Stratus Services Group Announces Its Fiscal 2004 Results

Fiscal Year Revenues Increase 44%; Quarterly Revenues Increase 55%


MANALAPAN, N.J., Dec. 23, 2004 (PRIMEZONE) -- Stratus Services Group, Inc. (OTCBB:SSVG), the SMARTSolutions(tm) Company, announced today its financial results for its fiscal year ended September 30, 2004.

In Fiscal 2004, revenues from continuing operations were $110.5 million, a 44% increase over $76.6 million for Fiscal 2003. Revenues for the quarter ended September 30, 2004, as compared to the same period for 2003, increased 55%.

As noted in the Company's September 30, 2004 financials, the operating loss from continuing operations decreased from ($2,656,294) in Fiscal 2003 to ($654,912) in Fiscal 2004. Operating income for the quarter ended September 30, 2004 was $389,145 compared to a loss of ($818,423) for the quarter ended September 30, 2003.



                        Stratus Services Group, Inc.
                          Financial Highlights(a)

                            FYE                         Q/E
                            ---                         ---

                    9/30/04       9/30/03       9/30/04      9/30/03
                    -------       -------       -------      -------
 Continuing
  Operations:

 Revenues         110,499,451   76,592,209    33,226,284   21,382,814

 Operating income
  (loss)            (654,912)  (2,656,294)       389,145    (818,423)

 Net earnings
  (loss) from
  continuing
  operations      (1,085,948)  (4,433,132)  2,134,141(b)  (1,388,747)



 (a)  Full financials will be reflected in the Company's Form 10-K
      for the fiscal year ended September 30, 2004.

 (b)  This includes a gain as a result of the Company's settlement
      with its Series A Preferred Shareholders.

Joseph J. Raymond, Sr., President and CEO, commented, "Our gross revenues for the year ended September 30, 2004 reflect a substantial increase over last year's gross revenues, and the gross revenues for the quarter ended September 30, 2004 reached record levels of in excess of $33 million. This revenue increase, a result of internal growth, is expected to continue for fiscal 2005.

"I am extremely pleased that the Company is finally reaping the benefits of its philosophy of buying assets of other staffing companies in a down market.

"The economy is improving, particularly for the staffing industry, and, as a result, the Company has turned the corner and its long-term plan is coming to fruition.

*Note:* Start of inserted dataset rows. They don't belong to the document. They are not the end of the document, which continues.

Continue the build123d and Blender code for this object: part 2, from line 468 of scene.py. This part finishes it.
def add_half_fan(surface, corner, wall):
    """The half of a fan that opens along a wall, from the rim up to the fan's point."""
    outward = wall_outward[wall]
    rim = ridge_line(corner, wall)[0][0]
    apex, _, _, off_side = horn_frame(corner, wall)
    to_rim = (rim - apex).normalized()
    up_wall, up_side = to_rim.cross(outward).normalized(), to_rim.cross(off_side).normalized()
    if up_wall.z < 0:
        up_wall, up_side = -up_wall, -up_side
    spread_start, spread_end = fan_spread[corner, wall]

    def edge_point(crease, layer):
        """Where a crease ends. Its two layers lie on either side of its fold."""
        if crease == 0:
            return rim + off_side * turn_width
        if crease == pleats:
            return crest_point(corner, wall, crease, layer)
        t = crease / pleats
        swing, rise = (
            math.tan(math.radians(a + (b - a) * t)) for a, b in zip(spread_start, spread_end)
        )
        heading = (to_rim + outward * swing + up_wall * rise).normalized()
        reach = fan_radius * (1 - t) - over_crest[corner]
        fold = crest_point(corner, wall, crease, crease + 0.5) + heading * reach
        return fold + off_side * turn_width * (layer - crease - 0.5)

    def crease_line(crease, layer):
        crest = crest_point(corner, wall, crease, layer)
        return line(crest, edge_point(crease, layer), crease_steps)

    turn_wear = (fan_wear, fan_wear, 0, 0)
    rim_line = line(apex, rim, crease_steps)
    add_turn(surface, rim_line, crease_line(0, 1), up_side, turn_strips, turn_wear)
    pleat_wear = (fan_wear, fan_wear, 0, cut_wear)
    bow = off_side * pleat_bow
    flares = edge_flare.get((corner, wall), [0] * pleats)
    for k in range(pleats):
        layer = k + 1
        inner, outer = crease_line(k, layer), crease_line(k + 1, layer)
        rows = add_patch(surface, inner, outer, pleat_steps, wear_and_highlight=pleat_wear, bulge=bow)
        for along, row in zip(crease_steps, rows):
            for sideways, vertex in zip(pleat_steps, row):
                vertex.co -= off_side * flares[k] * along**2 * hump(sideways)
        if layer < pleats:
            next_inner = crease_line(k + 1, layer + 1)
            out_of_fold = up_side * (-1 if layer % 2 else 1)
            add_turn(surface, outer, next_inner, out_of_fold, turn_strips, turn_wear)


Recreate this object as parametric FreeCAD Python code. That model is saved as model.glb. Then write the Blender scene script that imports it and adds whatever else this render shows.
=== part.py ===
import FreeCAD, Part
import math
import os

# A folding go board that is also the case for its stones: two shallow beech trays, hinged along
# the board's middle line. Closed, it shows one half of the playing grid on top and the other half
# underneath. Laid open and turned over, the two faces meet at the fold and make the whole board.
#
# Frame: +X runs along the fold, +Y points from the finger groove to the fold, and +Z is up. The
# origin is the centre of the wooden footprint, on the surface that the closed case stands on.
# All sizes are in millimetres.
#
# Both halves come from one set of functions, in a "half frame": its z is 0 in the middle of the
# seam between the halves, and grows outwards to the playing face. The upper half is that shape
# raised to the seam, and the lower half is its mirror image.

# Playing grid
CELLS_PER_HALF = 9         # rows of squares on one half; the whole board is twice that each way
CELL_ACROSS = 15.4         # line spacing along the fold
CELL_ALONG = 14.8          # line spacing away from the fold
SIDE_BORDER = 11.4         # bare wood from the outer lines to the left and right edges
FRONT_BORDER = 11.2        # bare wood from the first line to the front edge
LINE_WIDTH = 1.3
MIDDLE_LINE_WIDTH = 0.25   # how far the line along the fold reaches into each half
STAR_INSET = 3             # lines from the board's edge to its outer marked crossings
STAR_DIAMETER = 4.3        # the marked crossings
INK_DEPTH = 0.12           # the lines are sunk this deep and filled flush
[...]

"The Company completed its continuous offering in August 2004, which, together with the Company's Exchange Offer, has restructured the Company's Preferred Stock to eliminate potential toxic convertible provisions which, in turn, hopefully will increase the Company's stock price. The Company has also increased sales to record levels, and has implemented its cost-cutting plan. Additionally, the Company has successfully stabilized its payroll burden, including worker's compensation costs, and, as a result, its branch offices are actively growing sales such that the Company's backlog of work is continuing to increase. The Company projects that this increase in backlog of work will continue into the future, as will revenues."

Stratus is a national provider of business productivity consulting and staffing services through a network of 30 offices in 7 states. Through its SMARTSolutions(tm) technology, Stratus provides a structured program to monitor and reduce the cost of a customer's labor resources. Through its Stratus Technology Services, LLC joint venture, the Company provides a broad range of information technology staffing and project consulting.

This news release includes forward-looking statements within the meaning of the federal securities laws that are subject to risks and uncertainties. Factors that could cause the Company's actual results and financial condition to differ from the Company's expectations include, but are not limited to, a change in economic conditions that adversely affects the level of demand for the Company's services, competitive market and pricing pressures, the availability of qualified temporary workers, the ability of the Company to raise capital to support its operation, the continued cooperation of the Company's creditors and government regulations.